The challenge of comprehension can be impossible to tackle for found problems – but we needn’t restrict ourselves to those if our main intention at the moment is to distill the satisfaction of problem-solving. The good news is that we’ve actually gotten pretty good at constructing satisfying problems: Constructing such problems is the essence of what we call “game design”. Games are generally designed in such a way as to maximize the player’s comprehension, to be as open and clear as possible and ensure the player largely or completely understand the challenges before them, while still requiring significant effort and capability to succeed.

Stating that games tend to minimize the player’s need to comprehend their problems may naturally lead to questions: What about puzzle and adventure games, founded on the uncertainty of how to proceed? What about the success of From Software’s oeuvre, which shy away from explaining much about anything? These games may seem incomprehensible to a new player, and are indeed quite mysterious relative to many other popular games, but are still very much designed to be comprehended. For instance, a point-and-click adventure has only the mouse, Dark Souls has only the controller – it is implicitly guaranteed that anything the game might ask you to do can be accomplished using only these simple and straightforward inputs provided. Often they end up quickly being reduced to something even simpler than that: For all the detail put into these games, it can become quickly apparent which details are meaningful and which are not, and a player whose spent some time with these games can quickly learn to dismiss extraneous information in pursuit of their end-goals. Thus, while these games can be challenges of comprehension, the bounds of these challenges are always sharply delineated and constrained. While it might be tricky to figure out where the key to the door is hidden or where the safe place to stand during the artillery strike might be, it is certain that there is a way past the door and a way past the artillery, and that those both exist somewhere within the communicated constructs of the game.
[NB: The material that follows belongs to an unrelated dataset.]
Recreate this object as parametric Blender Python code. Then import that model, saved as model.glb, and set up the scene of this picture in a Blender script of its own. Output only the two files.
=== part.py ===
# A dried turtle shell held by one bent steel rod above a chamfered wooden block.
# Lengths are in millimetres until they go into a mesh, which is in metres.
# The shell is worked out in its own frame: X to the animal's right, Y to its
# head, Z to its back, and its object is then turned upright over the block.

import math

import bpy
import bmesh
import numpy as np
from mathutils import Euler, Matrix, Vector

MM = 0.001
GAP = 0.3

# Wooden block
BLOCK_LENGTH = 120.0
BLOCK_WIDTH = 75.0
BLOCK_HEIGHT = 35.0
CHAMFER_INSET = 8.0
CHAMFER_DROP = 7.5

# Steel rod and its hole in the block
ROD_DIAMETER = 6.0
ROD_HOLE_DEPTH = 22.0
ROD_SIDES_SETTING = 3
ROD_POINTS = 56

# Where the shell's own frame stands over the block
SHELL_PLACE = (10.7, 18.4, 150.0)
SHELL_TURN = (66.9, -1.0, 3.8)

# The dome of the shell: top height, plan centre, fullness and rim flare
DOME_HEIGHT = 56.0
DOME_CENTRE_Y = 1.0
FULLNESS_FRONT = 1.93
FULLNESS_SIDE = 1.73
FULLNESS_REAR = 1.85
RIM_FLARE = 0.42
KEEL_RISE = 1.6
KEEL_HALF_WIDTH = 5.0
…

That’s what makes a video game interesting: Sharply constrained boundaries of problem-solving, with measured quantities of requisite skill and effort. But what about real-life? In general I’m not a fan of the trend of “Gamification,” of formulating necessary or beneficial tasks into Skinner boxes with scheduled rewards, but that isn’t to say that the skills of game design have no application to helping us approach large and complex problems. If the skill of game design is that of taking huge abstract problems – “I want the player to go on a quest where they fight a dragon” – and breaking that down into smaller more specific problems – “To fight a dragon they must first find the unmelting shield and the unyielding sword, then lure the dragon into an enclosed space where it can’t take flight” – then this applies to any situation where we need to break a huge abstract problem down into a set of small, discrete, and approachable tasks (with, of course, the vital caveat that while we may have the latitude to decide the dragon might be more interesting if it were a griffon in a game, that’s not a choice we get to make if we happen to be under dragon attack in reality).
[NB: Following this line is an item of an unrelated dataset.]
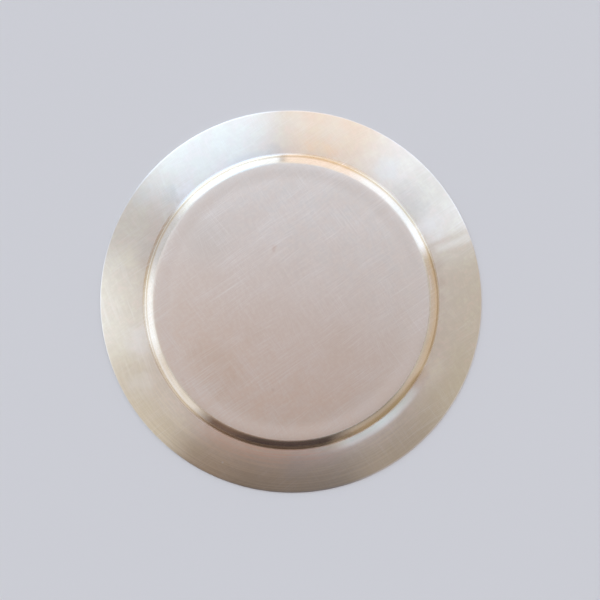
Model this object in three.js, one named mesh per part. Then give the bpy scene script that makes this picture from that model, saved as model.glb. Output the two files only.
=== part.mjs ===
// A round plate formed from one disc of sheet brass: a flat base, a short curved wall and
// a wide, gently sloping rim, all one piece of metal. Millimetres, +Z up.
//
// The plate lies face down. The origin is the centre of the plane that its lip rests on,
// and +Z runs along the axis of revolution, out of the flat underside of the base.
import * as THREE from 'three';

// Driving dimensions, mm and degrees. Radii of bends are at the middle of the sheet.
const SHEET = 1.0; // thickness of the metal
const OUTER_DIAMETER = 240;
const BASE_RADIUS = 85.2; // where the flat base starts to bend
const SHOULDER_BEND = 3.5; // radius of the bend at the edge of the base
const SHOULDER_SLOPE = 28; // slope at which the shoulder passes into the wall
const WALL_BEND = 13.2; // radius of the wall, which curves all the way down
const WALL_SLOPE = 52; // slope of the wall at its foot, its steepest place
const FOOT_BEND = 1.2; // radius of the tight bend between wall and rim
const RIM_SLOPE_INNER = 1; // slope of the rim beside the wall
const RIM_SLOPE_OUTER = 11; // slope of the rim at the lip

// Facets around the axis, and along the section.
const SECTORS = 96;
const SHOULDER_FACETS = 4;
const WALL_FACETS = 4;
const FOOT_BEND_FACETS = 4;
const RIM_FACETS = 5;
const LIP_FACETS = 4; // even, so that one corner is at the tip of the lip

const BRASS = { color: 0xcbb994, roughness: 0.34, metalness: 1.0 };

// A walk along the middle of the sheet, from the axis outwards. Each station is a place
// (r, z) with the downward slope of the sheet there, in radians.
class SheetWalk {
  stations = [{ r: 0, z: 0, slope: 0 }];

  get last() {
    return this.stations.at(-1);
  }

  straight(length) {
    const { r, z, slope } = this.last;
    this.stations.push({
      r: r + length * Math.cos(slope),
      z: z - length * Math.sin(slope),
      slope,
    });
  }

  // Bends the sheet to a new slope, along an arc of the given radius.
  bend(radius, newSlope, facets) {
    const from = this.last;
    const reach = radius * Math.sign(newSlope - from.slope);
    for (let i = 1; i <= facets; i++) {
      const slope = THREE.MathUtils.lerp(from.slope, newSlope, i / facets);
      this.stations.push({
        r: from.r + reach * (Math.sin(slope) - Math.sin(from.slope)),
        z: from.z + reach * (Math.cos(slope) - Math.cos(from.slope)),
        slope,
      });
    }
  }
}

function walkThePlate() {
  const shoulder = THREE.MathUtils.degToRad(SHOULDER_SLOPE);
  const wall = THREE.MathUtils.degToRad(WALL_SLOPE);
  const rimInner = THREE.MathUtils.degToRad(RIM_SLOPE_INNER);
  const rimOuter = THREE.MathUtils.degToRad(RIM_SLOPE_OUTER);

  const walk = new SheetWalk();
  walk.straight(BASE_RADIUS);
  walk.bend(SHOULDER_BEND, shoulder, SHOULDER_FACETS);
  walk.bend(WALL_BEND, wall, WALL_FACETS);
  walk.bend(FOOT_BEND, rimInner, FOOT_BEND_FACETS);

  // The rim is one long arc over the width that is left, up to the rounded lip.
  const lipReach = (SHEET / 2) * Math.cos(rimOuter);
  const rimWidth = OUTER_DIAMETER / 2 - lipReach - walk.last.r;
  const rimBend = rimWidth / (Math.sin(rimOuter) - Math.sin(rimInner));
  walk.bend(rimBend, rimOuter, RIM_FACETS);
  return walk;
}

// The point that lies half the sheet's thickness from a station, in a direction given by
// its angle from the sheet's upward normal, turning outwards.
function surfacePoint({ r, z, slope }, angle = 0) {
  const direction = slope + angle;
  return new THREE.Vector2(
    r + (SHEET / 2) * Math.sin(direction),
    z + (SHEET / 2) * Math.cos(direction),
  );
}

// The closed section of the sheet: out along the lower face, round the lip and back along
// the upper face, with the lowest point at height 0. It starts and ends on the axis.
function sheetSection() {
  const { stations, last } = walkThePlate();
  const lower = stations.map((station) => surfacePoint(station, Math.PI));
  const upper = stations.map((station) => surfacePoint(station));
  const lip = [];
  for (let i = 1; i < LIP_FACETS; i++) {
    lip.push(surfacePoint(last, Math.PI * (1 - i / LIP_FACETS)));
  }

  const section = [...lower, ...lip, ...upper.reverse()];
  const lowest = Math.min(...section.map((point) => point.y));
  return section.map((point) => new THREE.Vector2(point.x, point.y - lowest));
}

function makePlate() {
  const geometry = new THREE.LatheGeometry(sheetSection(), SECTORS);
  geometry.rotateX(Math.PI / 2); // a lathe turns about Y, the plate about Z
  const plate = new THREE.Mesh(geometry, new THREE.MeshStandardMaterial(BRASS));
  plate.name = 'plate';
  return plate;
}

const object = new THREE.Group();
object.add(makePlate());

export default object;
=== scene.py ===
"""A round plate of hand-formed, brushed sheet brass, lying face down on a pale table."""

import math
from dataclasses import dataclass
from functools import cached_property, reduce

import bpy
import numpy as np
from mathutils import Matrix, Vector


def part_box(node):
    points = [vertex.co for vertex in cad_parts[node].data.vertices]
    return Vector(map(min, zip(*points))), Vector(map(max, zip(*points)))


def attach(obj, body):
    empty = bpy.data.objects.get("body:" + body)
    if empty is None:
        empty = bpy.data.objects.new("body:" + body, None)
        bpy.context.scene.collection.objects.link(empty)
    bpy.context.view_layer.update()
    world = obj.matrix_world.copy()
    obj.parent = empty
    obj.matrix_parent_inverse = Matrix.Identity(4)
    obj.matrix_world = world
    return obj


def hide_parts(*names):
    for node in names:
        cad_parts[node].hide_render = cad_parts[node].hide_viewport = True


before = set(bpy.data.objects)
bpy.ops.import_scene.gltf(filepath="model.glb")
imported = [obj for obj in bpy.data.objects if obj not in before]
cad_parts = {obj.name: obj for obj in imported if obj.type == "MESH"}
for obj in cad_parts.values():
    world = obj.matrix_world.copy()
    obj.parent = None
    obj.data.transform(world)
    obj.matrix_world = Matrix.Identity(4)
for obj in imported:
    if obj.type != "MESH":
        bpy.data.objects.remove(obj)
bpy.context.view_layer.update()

MM = 0.001

# The sheet's section, as in the CAD part. Radii of bends are at the middle of the sheet.
SHEET = 1.0 * MM
OUTER_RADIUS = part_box("plate")[1].x
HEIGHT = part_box("plate")[1].z
BASE_RADIUS = 85.2 * MM
SHOULDER_BEND = 3.5 * MM
SHOULDER_SLOPE = math.radians(28)
WALL_BEND = 13.2 * MM
WALL_SLOPE = math.radians(52)
FOOT_BEND = 1.2 * MM
RIM_SLOPE_INNER = math.radians(1)
RIM_SLOPE_OUTER = math.radians(11)
FOOT_RADIUS = 91.9 * MM  # of the crease between the wall and the rim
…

I find myself applying this skill frequently now, applying it towards several nested structures of my life. Most obviously, I am literally designing a game, as well as writing various essays critiquing and analyzing game design, so I have to be constantly examining how to maximize clarity and comprehension and break down each discrete demand I’m making of the player or reader. At the same time, in the process of making the game I’m also trying to break down each individual task for myself, to separate the act of comprehending the task’s place in the greater structure from the act of understanding and executing it – and in so doing create a process of game development for myself that is itself playful and satisfying. One tier above, I am trying to understand each discrete task and component of my life itself in isolation, trying to break down where I feel challenged and lost, and eventually build these into strategies for dealing with those problems. In a sense, I am trying to design my life the same way I would design a game. This is a somewhat quixotic ambition, but at least gives me a method for creating order and direction where I was often overwhelmed with aimless confusion.

Something that I’ve noticed in the process of breaking these tasks down into bite-sized pieces is that this is doing approximately what a manager is supposed to do for workers in a more structured job setting: Find what needs to be done and assign it to a worker to tackle over a certain amount of time with an eye on what resources will be necessary to complete the task. Ideally this will take the burden of figuring out all the external concerns, the vast overwhelming unknown space surrounding the task, away from the worker, and give them a clear and unambiguous purpose to work towards – quite often, though, unfortunately, the manager simply shifts the burden of comprehension downstream, telling the worker what they must do without any clear explanation of what the real parameters of the task are.

Well, if we can describe bad management as a failure of task design – which is in many ways quite similar to a failure of game design – what about good management? What about management that completely removes the cognitive burden of understanding what comes before and after a task, where it’s going, what it means in the greater structure? This is certainly a much nicer situation to labor under, but it doesn’t take too much imagination to see a darker side: If we’re assigned straightforward tasks with no broader comprehension, even if it makes those tasks more enjoyable it also obscures the moral dimension of those tasks. Indeed, this is the situation most of us – arguably all of us – find ourselves in today: Simple tasks are handed down to us from above, we perform them, and the world is impacted by our labor and consumption in a way that is invisible to us and which we are asked not to think about.

The unfortunate truth is that any means of creating emotion or meaning, of making something fun or joyful, is an inherently manipulative pursuit. As enamored as we artists are with our little frivolities, they are at times like playing with loaded firearms: If you can make a task “fun”, you can make it invisible and odorless, performed quickly and snappily with a smile. If you can do that with any task, you can get people to paint as many white picket fences as you can find, regardless of what they fence out or fence in. It’s worthwhile sometimes to be suspicious of those who try to make everything fun and easy – even as it keeps getting harder to maintain those defenses when the world outside is so tedious and difficult.